Parallel mechanisms have been examined in more and more detail over the past two decades. Parallel mechanisms are essentially the same design layout, a base, multiple legs/limbs, and a moving platform with a single end-effector to allow the mechanism to complete its desired function.
Recently, several research groups have begun looking into multiple-platform parallel mechanisms and/or multiple end-effectors for parallel mechanisms. The reason for the research in this new form of parallel mechanism stems from multiple sources, such as applications that would require multiple handling points being accessed simultaneously, a more controlled gripper motion by having the jaws of the gripper being attached at different platforms, or to increasing the workload of the mechanism.

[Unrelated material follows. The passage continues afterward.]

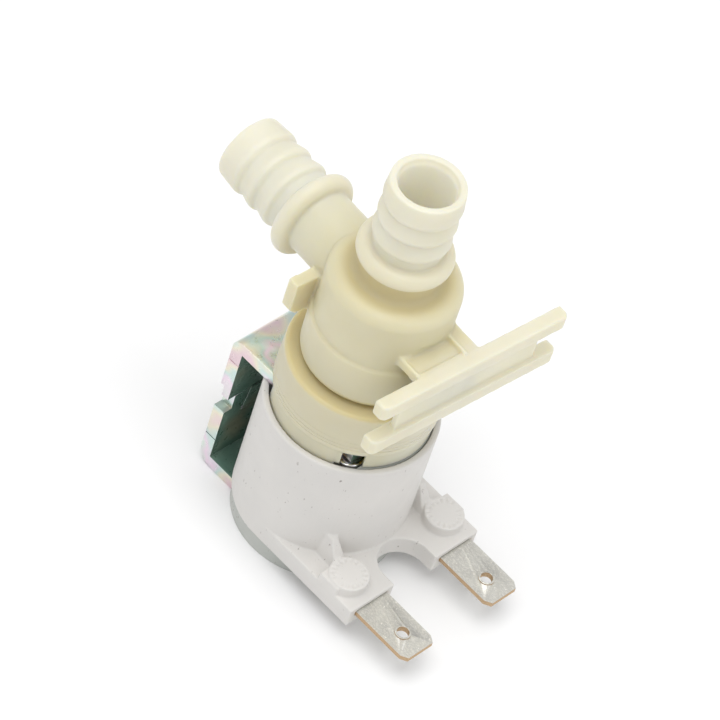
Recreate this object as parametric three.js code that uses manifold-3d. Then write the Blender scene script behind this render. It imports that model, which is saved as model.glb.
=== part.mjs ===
// Solenoid valve: a nylon pilot valve with two hose ports, standing on its coil and steel yoke.
// Millimetres, +Z up. The origin is on the coil axis, on the plane that the valve stands on.
// -Y is the side of the spade terminals and of the mounting rails.
import * as THREE from 'three';
import { mergeVertices } from 'three/addons/utils/BufferGeometryUtils.js';
import Module from 'manifold-3d';

const wasm = await Module();
wasm.setup();

// ---------------------------------------------------------------- driving dimensions
const gap = 0.3;               // clearance between neighbouring pieces
const fineGap = 0.12;          // clearance of a moulded-in piece
const past = 1;                // how far a cutter runs past the face it opens

// coil
const coilRadius = 13.2;
const coilBottomZ = 3.3;
const rimZ = 25.35;
const cupRadius = 12.2;
const cupFloorZ = 22.9;
const landTopZ = 24.7;         // raised lands that keep the pole plate square on the bobbin
const armTopZ = 6.65;
const armFrontY = -19.65;
const archHalfWidth = 4.3;     // rounded cut-out between the two arms
const archCentreY = -17.7;
const rimEdge = 0.3;
const flangeRadius = 12.74;    // bobbin flange that shows under the coil
const windingInner = 6.62;
const windingOuter = 11;
const windingBottomZ = 7.8;
const windingTopZ = 21.3;
const tapeThickness = 0.48;
const leadRadius = 0.35;
const leadTunnelRadius = 0.55;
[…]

The aim of the thesis is to modify the design process of parallel mechanisms so that it will support the development of a new parallel mechanism with multiple platforms capable of moving relative to each other in at least 1-DOF and to analyse the improvements made on the traditional single platform mechanism through a comparison of the power requirements for each mechanism.

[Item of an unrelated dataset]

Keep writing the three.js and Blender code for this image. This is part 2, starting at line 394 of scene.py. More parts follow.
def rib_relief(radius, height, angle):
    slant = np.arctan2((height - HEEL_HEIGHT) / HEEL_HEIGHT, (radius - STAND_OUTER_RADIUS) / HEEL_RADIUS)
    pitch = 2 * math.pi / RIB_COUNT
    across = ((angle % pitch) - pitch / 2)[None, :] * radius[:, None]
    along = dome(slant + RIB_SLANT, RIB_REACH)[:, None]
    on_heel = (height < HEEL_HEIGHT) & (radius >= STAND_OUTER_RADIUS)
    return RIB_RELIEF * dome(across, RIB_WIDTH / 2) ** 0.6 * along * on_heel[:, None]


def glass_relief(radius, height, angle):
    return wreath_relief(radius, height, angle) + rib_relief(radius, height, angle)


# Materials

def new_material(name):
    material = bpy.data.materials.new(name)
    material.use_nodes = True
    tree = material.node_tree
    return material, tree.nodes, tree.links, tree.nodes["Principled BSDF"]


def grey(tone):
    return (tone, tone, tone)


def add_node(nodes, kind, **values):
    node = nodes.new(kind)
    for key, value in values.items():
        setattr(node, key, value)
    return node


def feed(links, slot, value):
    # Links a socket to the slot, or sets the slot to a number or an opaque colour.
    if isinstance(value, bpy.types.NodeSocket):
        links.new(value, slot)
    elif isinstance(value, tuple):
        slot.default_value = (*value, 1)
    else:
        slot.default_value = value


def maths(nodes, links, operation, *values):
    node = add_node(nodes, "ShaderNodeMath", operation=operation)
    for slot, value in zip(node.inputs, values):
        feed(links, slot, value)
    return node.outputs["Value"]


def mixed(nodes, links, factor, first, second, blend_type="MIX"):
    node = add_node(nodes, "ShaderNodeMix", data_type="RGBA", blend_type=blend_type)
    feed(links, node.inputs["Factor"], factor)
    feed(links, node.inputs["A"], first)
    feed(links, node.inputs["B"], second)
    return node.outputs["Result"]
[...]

Throughout the thesis, a modified approach to the type synthesis of a parallel mechanism with multiple moving platforms is proposed and used to create several case study mechanisms. Additionally, this thesis presents a new series of methods for determining the workspace, inverse kinematic and dynamic models, and the integration of these systems into the design of a control system. All methods are vetted through case studies where they are judged based on the results gained from existing published data.
Lastly, the concepts in this thesis are combined to produce a physical multi-platform parallel mechanism case study with the process being developed at each stage. Finally, a series of proposed topics of future research are listed along with the limitations and contributions of this work.